While traversing, the traverser calls back a callback method of the selected matcher plugin on certain graph visit events. The matcher callback plugin represents a resource selection policy. It evaluates the visiting resource vertex and passes its score to the infrastructure, which then later uses this score information to determine the best-matching resources to select.
Currently, resource-query
supports only one traversal type as our scheduling
infrastructure implements only one type: depth-first traversal on the dominant
subsystem and up traversal on one or more auxiliary subsystems.
The traversal capabilities will be expanded as more advanced types will be
designed and developed.
The resource graph data are managed and organized around the concept of subsystems (e.g., hardware containment subsystem, power subsystem, network subsystem, etc). A subsystem is a subset of resource vertices and edges within the graph data, which forms certain relationships. A matcher subscribes to one of more these named subsystems as its dominant and/or auxiliary ones on which matches are performed.
While testing has mostly been done on the hardware containment subsystem
to meet our shorter-term milestones, resource-query
do offer options for
choosing a predefined matcher that is configured to use different
combinations of subsystems.
Further, resource-query
provides an option for using different
resource-matching selection policies--e.g., select resources with high or low
IDs first. For more information about its options, please type in
resource-query --help
. In addition, resource-query> help
will print out
a message that explains its various cli commands.

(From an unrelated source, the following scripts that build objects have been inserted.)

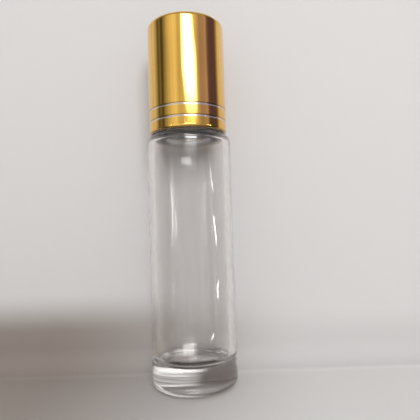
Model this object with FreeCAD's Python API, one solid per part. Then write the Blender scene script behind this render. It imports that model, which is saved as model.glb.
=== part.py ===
# Roll-on bottle: a clear glass bottle, a roller housing pressed into its neck, a steel ball,
# a sealing pad, and a screw cap made of a plastic liner in a thin metal shell.
# Millimetres, +Z up, origin at the centre of the foot. The cap is fully screwed down.

import FreeCAD, Part
import math
import os

# Glass bottle: body
body_radius = 10.0
body_wall = 1.6
base_thickness = 6.0
straight_height = 57.0
heel_radius = 2.0
foot_ring_width = 0.9
push_up_height = 0.8
inner_heel_radius = 2.0
inner_bottom_dome = 0.4
shoulder_radius = 2.0
shoulder_wall = 1.2
inner_shoulder_radius = 1.0

# Glass bottle: neck
neck_height = 15.0
neck_radius = 6.9
neck_wall = 1.6
neck_root_share = 0.6
neck_rim_radius = 0.4
throat_radius = 0.5
bead_rise = 2.5
bead_radius = 0.6

# Thread, the same helix on the neck and in the cap
thread_pitch = 3.0
thread_turns = 1.5
thread_rise = 6.2
thread_depth = 0.8
thread_root_width = 1.8
thread_crest_width = 0.9
cap_thread_root_width = 1.4
cap_thread_crest_width = 0.7
thread_clearance = 0.2
thread_buried = 0.3
thread_crown = 0.12
thread_fade_turns = 0.12
thread_start_angle = 20.0
sections_per_turn = 24

# Roller housing
plug_length = 9.0
plug_clearance = 0.05
plug_wall = 1.35
bead_interference = 0.05
plug_bead_count = 3
plug_bead_start = 1.3
plug_bead_height = 0.7
plug_bead_pitch = 2.2
plug_tip_chamfer = 0.4
flange_thickness = 1.2
flange_setback = 0.1
flange_edge_radius = 0.25
cup_wall = 1.0
cup_lip_wall = 0.45
cup_root_radius = 0.4
seat_ledge = 0.8
seat_ledge_thickness = 1.2

# Ball
ball_setback = 0.55
ball_clearance = 0.1
ball_rise = 3.4
lip_rise = 1.6

# Sealing pad
pad_gap = 0.3
pad_thickness = 1.4
pad_side_clearance = 0.1
pad_top_clearance = 0.05
pad_edge_radius = 0.2

# Cap liner
liner_wall = 0.9
liner_ceiling = 1.3
liner_mouth_chamfer = 0.3

# Cap shell
shell_wall = 0.4
shell_edge_radius = 1.0
shell_gap = 0.25
curl_radius = 0.6
groove_width = 0.45
groove_depth = 0.1
groove_rise = 2.65
groove_pitch = 2.7
groove_count = 2

# Radii that the pieces share
inner_radius = body_radius - body_wall
neck_bore = neck_radius - neck_wall
thread_crest = neck_radius + thread_depth
liner_bore = thread_crest + thread_clearance
liner_radius = liner_bore + liner_wall
shell_radius = liner_radius + shell_wall
plug_radius = neck_bore - plug_clearance
plug_bore = plug_radius - plug_wall
ball_radius = neck_bore - ball_setback
seat_radius = ball_radius + ball_clearance

# Heights that the pieces share
shoulder_top = straight_height + shoulder_radius
neck_top = shoulder_top + neck_height
flange_top = neck_top + flange_thickness
ball_centre = neck_top + ball_rise
cup_top = ball_centre + lip_rise
pad_bottom = ball_centre + ball_radius + pad_gap
pad_top = pad_bottom + pad_thickness
ceiling_bottom = pad_top + pad_top_clearance
liner_top = ceiling_bottom + liner_ceiling
shell_bottom = shoulder_top + shell_gap
liner_bottom = shell_bottom + shell_wall
shell_top = liner_top + shell_wall

thread_start = shoulder_top + thread_rise
cap_thread_start = thread_start - thread_pitch / 2

axis_point = FreeCAD.Vector(0, 0, 0)
axis_up = FreeCAD.Vector(0, 0, 1)


class Outline:
    """A closed outline of radius and height, joined up from points and arcs and turned about Z."""

    def __init__(self):
        self.edges = []
        self.first = None
        self.last = None

    def point(self, radius, height):
        """A corner, reached by a straight line."""
        target = FreeCAD.Vector(radius, 0, height)
        if self.first is None:
            self.first = target
        elif not target.isEqual(self.last, Part.Precision.confusion()):
            self.edges.append(Part.LineSegment(self.last, target).toShape())
        self.last = target

    def bend(self, middle, end):
        """An arc from the last point through middle to end, each a radius and a height."""
        middle = FreeCAD.Vector(middle[0], 0, middle[1])
        end = FreeCAD.Vector(end[0], 0, end[1])
        self.edges.append(Part.Arc(self.last, middle, end).toShape())
        self.last = end

    def arc(self, radius, height, size, start, stop):
        """An arc of that size about a centre, from one angle to the other, reached by a line."""
        places = []
        for angle in (start, (start + stop) / 2, stop):
            turn = math.radians(angle)
            places.append((radius + size * math.cos(turn), height + size * math.sin(turn)))
        self.point(*places[0])
        self.bend(places[1], places[2])

    def dome(self, rim, height, rise, start_share, stop_share):
        """A shallow dome over a rim of that radius and height, from one share of its tilt to the other."""
        size = (rim ** 2 + rise ** 2) / (2 * rise)
        tilt = math.degrees(math.asin(rim / size))
        self.arc(0, height + rise - size, size, 90 - tilt * start_share, 90 - tilt * stop_share)

    def turned(self):
        """The solid that the outline sweeps in one full turn."""
        self.point(self.first.x, self.first.z)
        face = Part.Face(Part.Wire(self.edges))
        return face.revolve(axis_point, axis_up, 360)


def thread_ridge(root, crest, root_width, crest_width, start):
    """A right-hand helical ridge from a wall of radius root to radius crest.

    It starts at height start, and both ends sink smoothly into the wall."""
    outward = 1 if crest > root else -1
    depth = abs(crest - root)
    flank = (root_width - crest_width) / 2
    buried = root - outward * thread_buried
    buried_half = root_width / 2 + flank * thread_buried / depth
    sunk = root - outward * thread_buried / 2
    steps = round(thread_turns * sections_per_turn)
    sections = []
    for step in range(steps + 1):
        turns = thread_turns * step / steps
        fade = min(1, turns / thread_fade_turns, (thread_turns - turns) / thread_fade_turns)
        rise = fade * fade * (3 - 2 * fade)
        tip = sunk + (crest - sunk) * rise
        crown = tip - outward * thread_crown
        turn = math.radians(thread_start_angle) + 2 * math.pi * turns
        height = start + thread_pitch * turns

        def place(radius, above):
            return FreeCAD.Vector(radius * math.cos(turn), radius * math.sin(turn), height + above)

        low_root, high_root = place(buried, -buried_half), place(buried, buried_half)
        low_crest, high_crest = place(crown, -crest_width / 2), place(crown, crest_width / 2)
        sections.append(Part.Wire([
            Part.LineSegment(low_root, low_crest).toShape(),
            Part.Arc(low_crest, place(tip, 0), high_crest).toShape(),
            Part.LineSegment(high_crest, high_root).toShape(),
            Part.LineSegment(high_root, low_root).toShape(),
        ]))
    return Part.makeLoft(sections, True, False)


def glass_bottle():
    """Thick-based body, rounded shoulder, and a neck with a bead and a thread."""
    foot_outer = body_radius - heel_radius
    foot_inner = foot_outer - foot_ring_width
    neck_root_radius = (foot_outer - neck_radius) * neck_root_share
    bead_height = shoulder_top + bead_rise
    throat_centre = neck_bore + throat_radius
    inner_shoulder_top = shoulder_top - shoulder_wall
    inner_flat = inner_radius - inner_heel_radius

    glass = Outline()
    glass.dome(foot_inner, 0, push_up_height, 0, 1)
    glass.arc(foot_outer, heel_radius, heel_radius, -90, 0)
    glass.arc(foot_outer, straight_height, shoulder_radius, 0, 90)
    glass.arc(neck_radius + neck_root_radius, shoulder_top + neck_root_radius, neck_root_radius, 270, 180)
    glass.arc(neck_radius, bead_height, bead_radius, -90, 90)
    glass.arc(neck_radius - neck_rim_radius, neck_top - neck_rim_radius, neck_rim_radius, 0, 90)
    glass.arc(neck_bore + neck_rim_radius, neck_top - neck_rim_radius, neck_rim_radius, 90, 180)
    glass.arc(throat_centre, inner_shoulder_top + throat_radius, throat_radius, 180, 270)
    glass.arc(inner_radius - inner_shoulder_radius, inner_shoulder_top - inner_shoulder_radius,
              inner_shoulder_radius, 90, 0)
    glass.arc(inner_flat, base_thickness + inner_heel_radius, inner_heel_radius, 0, -90)
    glass.dome(inner_flat, base_thickness, inner_bottom_dome, 1, 0)
    ridge = thread_ridge(neck_radius, thread_crest, thread_root_width, thread_crest_width, thread_start)
    return glass.turned().fuse(ridge)


def roller_housing():
    """Plug with sealing beads in the neck, a flange on the rim, and a cup that holds the ball.

    A ledge in the plug carries the ball, and the liquid reaches it through the hole in the ledge."""
    flange_radius = neck_radius - flange_setback
    plug_bottom = neck_top - plug_length
    bead_reach = neck_bore + bead_interference
    seat_hole = plug_bore - seat_ledge
    seat_edge = ball_centre - math.sqrt(seat_radius ** 2 - seat_hole ** 2)
    ledge_bottom = seat_edge - seat_ledge_thickness
    lip_bore = math.sqrt(seat_radius ** 2 - lip_rise ** 2)
    cup_radius = seat_radius + cup_wall
    taper = cup_radius - lip_bore - cup_lip_wall
    cup_curve = (taper ** 2 + lip_rise ** 2) / (2 * taper)
    cup_curve_end = math.degrees(math.asin(lip_rise / cup_curve))
    cup_root = cup_radius + cup_root_radius

    housing = Outline()
    housing.point(plug_bore, plug_bottom)
    housing.point(plug_radius - plug_tip_chamfer, plug_bottom)
    housing.point(plug_radius, plug_bottom + plug_tip_chamfer)
    for bead in range(plug_bead_count):
        low = plug_bottom + plug_bead_start + plug_bead_pitch * bead
        housing.point(plug_radius, low)
        housing.bend((bead_reach, low + plug_bead_height / 2), (plug_radius, low + plug_bead_height))
    housing.point(plug_radius, neck_top)
    housing.arc(flange_radius - flange_edge_radius, neck_top + flange_edge_radius, flange_edge_radius, -90, 0)
    housing.arc(flange_radius - flange_edge_radius, flange_top - flange_edge_radius, flange_edge_radius, 0, 90)
    housing.arc(cup_root, flange_top + cup_root_radius, cup_root_radius, 270, 180)
    housing.arc(cup_radius - cup_curve, ball_centre, cup_curve, 0, cup_curve_end)
    housing.point(lip_bore, cup_top)
    housing.bend((seat_radius, ball_centre), (seat_hole, seat_edge))
    housing.point(seat_hole, ledge_bottom)
    housing.point(plug_bore, ledge_bottom)
    return housing.turned()


def roller_ball():
    """The steel ball, held past its middle by the housing's lip."""
    return Part.makeSphere(ball_radius, FreeCAD.Vector(0, 0, ball_centre))


def seal_pad():
    """A soft disc under the cap's ceiling."""
    radius = liner_bore - pad_side_clearance
    pad = Outline()
    pad.point(0, pad_bottom)
    pad.arc(radius - pad_edge_radius, pad_bottom + pad_edge_radius, pad_edge_radius, -90, 0)
    pad.arc(radius - pad_edge_radius, pad_top - pad_edge_radius, pad_edge_radius, 0, 90)
    pad.point(0, pad_top)
    return pad.turned()


def cap_liner():
    """Plastic inner cap with the female thread."""
    corner = shell_edge_radius - shell_wall
    foot = curl_radius - shell_wall
    liner = Outline()
    liner.point(liner_bore + liner_mouth_chamfer, liner_bottom)
    liner.arc(liner_radius - foot, liner_bottom + foot, foot, -90, 0)
    liner.arc(liner_radius - corner, liner_top - corner, corner, 0, 90)
    liner.point(0, liner_top)
    liner.point(0, ceiling_bottom)
    liner.point(liner_bore, ceiling_bottom)
    liner.point(liner_bore, liner_bottom + liner_mouth_chamfer)
    ridge = thread_ridge(liner_bore, neck_radius + thread_clearance,
                         cap_thread_root_width, cap_thread_crest_width, cap_thread_start)
    return liner.turned().fuse(ridge)


def cap_shell():
    """Drawn metal shell with a rounded top edge, two cut rings and a curled lower edge."""
    corner = shell_edge_radius - shell_wall
    curl_centre = shell_bottom + curl_radius
    shell = Outline()
    shell.arc(shell_radius - curl_radius, curl_centre, curl_radius, -90, 0)
    for groove in range(groove_count):
        middle = shell_bottom + groove_rise + groove * groove_pitch
        shell.point(shell_radius, middle - groove_width / 2)
        shell.bend((shell_radius - groove_depth, middle), (shell_radius, middle + groove_width / 2))
    shell.arc(shell_radius - shell_edge_radius, shell_top - shell_edge_radius, shell_edge_radius, 0, 90)
    shell.point(0, shell_top)
    shell.point(0, liner_top)
    shell.arc(liner_radius - corner, liner_top - corner, corner, 90, 0)
    shell.arc(shell_radius - curl_radius, curl_centre, curl_radius - shell_wall, 0, -90)
    return shell.turned()


def main():
    os.makedirs("parts", exist_ok=True)
    for piece in (glass_bottle, roller_housing, roller_ball, seal_pad, cap_liner, cap_shell):
        shape = piece()
        shape.exportStep("parts/" + piece.__name__ + ".step")
        print(piece.__name__, len(shape.Solids), "solid, valid:", shape.isValid(), round(shape.Volume, 2), "mm3")


main()
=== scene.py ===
"""Looks of a clear glass roll-on bottle with a gold screw cap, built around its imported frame."""

import math

import bpy
from bpy.props import FloatProperty, FloatVectorProperty, IntProperty, PointerProperty
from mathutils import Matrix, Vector


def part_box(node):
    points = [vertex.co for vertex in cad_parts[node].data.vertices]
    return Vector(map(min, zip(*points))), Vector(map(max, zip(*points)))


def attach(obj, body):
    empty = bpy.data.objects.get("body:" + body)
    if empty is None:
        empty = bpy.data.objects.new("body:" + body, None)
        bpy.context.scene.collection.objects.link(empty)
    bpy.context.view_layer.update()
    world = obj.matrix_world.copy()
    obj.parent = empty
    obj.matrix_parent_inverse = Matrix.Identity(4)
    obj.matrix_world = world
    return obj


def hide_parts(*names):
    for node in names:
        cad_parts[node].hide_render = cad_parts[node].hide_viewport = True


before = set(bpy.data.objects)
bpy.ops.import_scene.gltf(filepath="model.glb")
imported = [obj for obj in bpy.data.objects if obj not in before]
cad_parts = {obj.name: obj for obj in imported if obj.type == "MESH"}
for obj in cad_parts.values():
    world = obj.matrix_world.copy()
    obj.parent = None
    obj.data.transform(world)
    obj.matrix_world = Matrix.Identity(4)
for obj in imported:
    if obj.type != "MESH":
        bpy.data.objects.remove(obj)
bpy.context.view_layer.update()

bl_info = {
    "name": "Roll-on bottle",
    "version": (1, 0, 0),
    "blender": (4, 5, 0),
    "location": "3D View > Sidebar > Roll-on Bottle",
    "description": "Builds the glass, the roller, the cap and the studio of a roll-on bottle",
    "category": "Add Mesh",
}

THREAD_TREE = "Moulded thread"

# Faces round the pieces that have no setting for it
BALL_FACES, PAD_FACES, LINER_FACES, SHELL_FACES = 160, 128, 192, 256

# Points closer than this are one, in metres
NOTHING = 1e-9

# Edges of turned pieces that bend by more than this stay crisp
CRISP_ANGLE = math.radians(24)

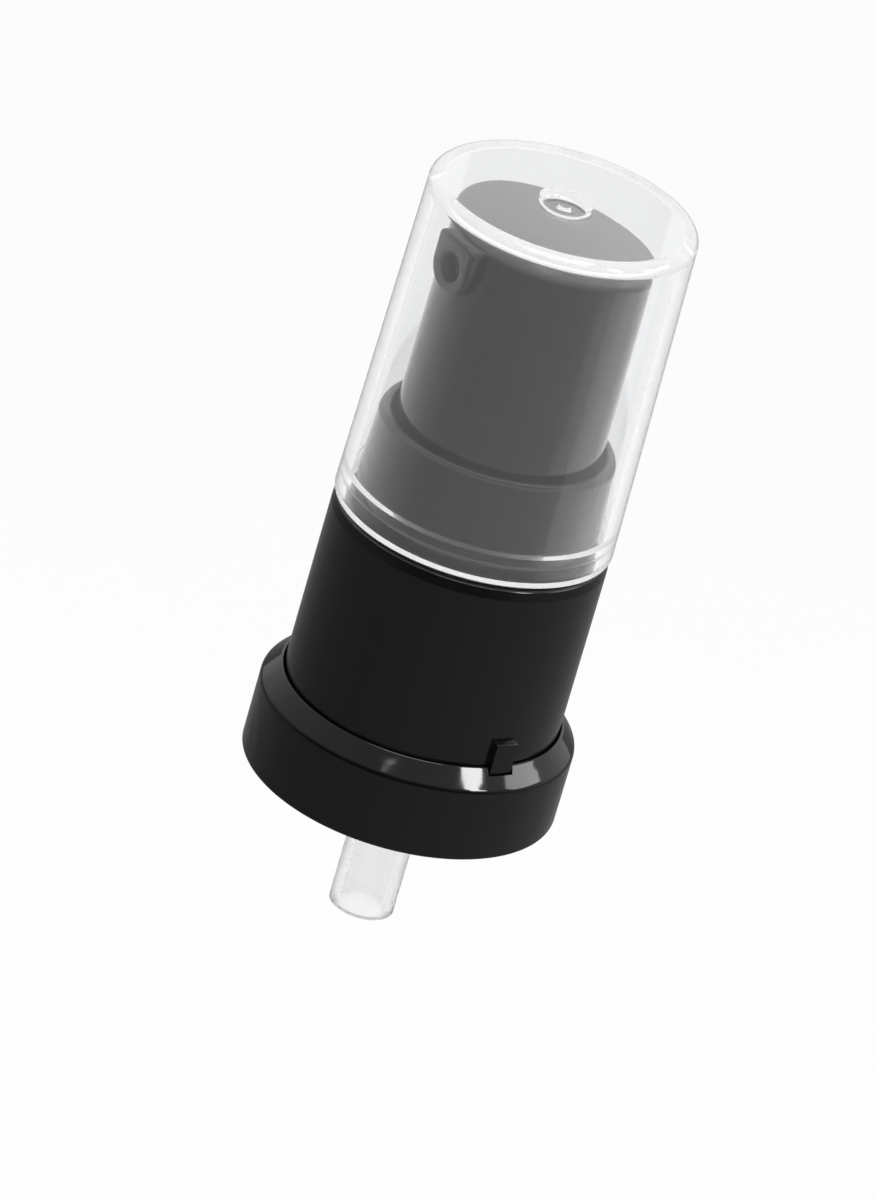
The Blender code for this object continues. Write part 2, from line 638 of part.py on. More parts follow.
def build_collar_sleeve():
    """Outer shell of the closure: a drafted tube, a bevelled top with a lip, and two lugs."""
    corners = [
        (SLEEVE_FOOT_RADIUS - SLEEVE_WALL, SLEEVE_FOOT, 0),
        (SLEEVE_FOOT_RADIUS, SLEEVE_FOOT, SLEEVE_ROUND),
        (SLEEVE_TOP_RADIUS, SLEEVE_TOP - SLEEVE_BEVEL_HEIGHT, 0),
        (SLEEVE_TOP_RADIUS - SLEEVE_BEVEL, SLEEVE_TOP, SLEEVE_ROUND),
        (SLEEVE_LIP_RADIUS, SLEEVE_TOP, 0),
        (SLEEVE_LIP_RADIUS, SLEEVE_TOP - SLEEVE_LIP, 0),
        (SLEEVE_TOP_RADIUS - SLEEVE_WALL, SLEEVE_TOP - SLEEVE_LIP, 0),
    ]
    surface = finish("black_sleeve", (0.010, 0.010, 0.011), 0.1)
    sleeve = turned("collar_sleeve", rounded(corners), OUTER_SEGMENTS, surface)
    for index, side in enumerate((-1, 1)):
        inner = side * (SLEEVE_FOOT_RADIUS - SLEEVE_WALL / 2)
        outer = side * (SLEEVE_FOOT_RADIUS + LUG_PROUD)
        lug = block(f"lug_{index}", (min(inner, outer), -LUG_WIDTH / 2, BASE_RING_TOP - LUG_SINK),
                    (max(inner, outer), LUG_WIDTH / 2, BASE_RING_TOP + LUG_RISE))
        soften(lug, LUG_ROUND)
        combine(sleeve, lug, "UNION")
    return sleeve


def build_guide_ring():
    """Ring with a trapped flange, a neck through the sleeve and a flared snap skirt."""
    corners = [
        (GUIDE_BORE_RADIUS, GUIDE_FOOT, 0),
        (GUIDE_FLANGE_RADIUS, GUIDE_FOOT, 0),
        (GUIDE_FLANGE_RADIUS, GUIDE_FOOT + GUIDE_FLANGE_THICKNESS, 0),
        (GUIDE_NECK_RADIUS, GUIDE_FOOT + GUIDE_FLANGE_THICKNESS, 0),
        (GUIDE_NECK_RADIUS, GUIDE_SKIRT_FOOT - GUIDE_UNDERCUT_SLOPE, 0),
        (GUIDE_SKIRT_RADIUS, GUIDE_SKIRT_FOOT, GUIDE_ROUND),
        (GUIDE_TOP_RADIUS, GUIDE_TOP, GUIDE_ROUND),
        (GUIDE_BORE_RADIUS, GUIDE_TOP, GUIDE_ROUND),
    ]
    surface = finish("black_guide", (0.011, 0.011, 0.012), 0.15)
    return turned("guide_ring", rounded(corners), OUTER_SEGMENTS, surface)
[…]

GRUG is a GraphML-based language for specifying a resource-graph generation
recipe. resource-query
can read in a GRUG file and populate its store
of the resource graph data conforming to Flux's resource model
(RFC4).
The goal of GRUG is to help Flux scheduler plug-in developers easily determine
the representation of this resource graph data (e.g., granularity of resource
pools, relationships between resources, and subsystems/hierarchies to use to
organize the resources) that are best suited for their scheduling objectives
and algorithms. Without having to modify the source code of resource-query
and our scheduling infrastructure, developers can rapidly build and test
various resource-graph representations by writing or modifying GRUG text files.
GraphML is an easy-to-use, XML-based graph specification language. GRUG uses the vanilla GraphML schema with no extension, and thereby familiarity with GraphML is the only prerequisite for fluent uses of GRUG. We find that the following on-line GraphML materials are particularly useful:
GRUG describes a resource-generation recipe as a graph. A vertex prescribes how the corresponding resource pool (or simply resource as a shorthand) should be generated; an edge prescribes how the corresponding relationships between two resources should be generated. The edge properties also allow a small recipe graph to generate a large and more complex resource graph store.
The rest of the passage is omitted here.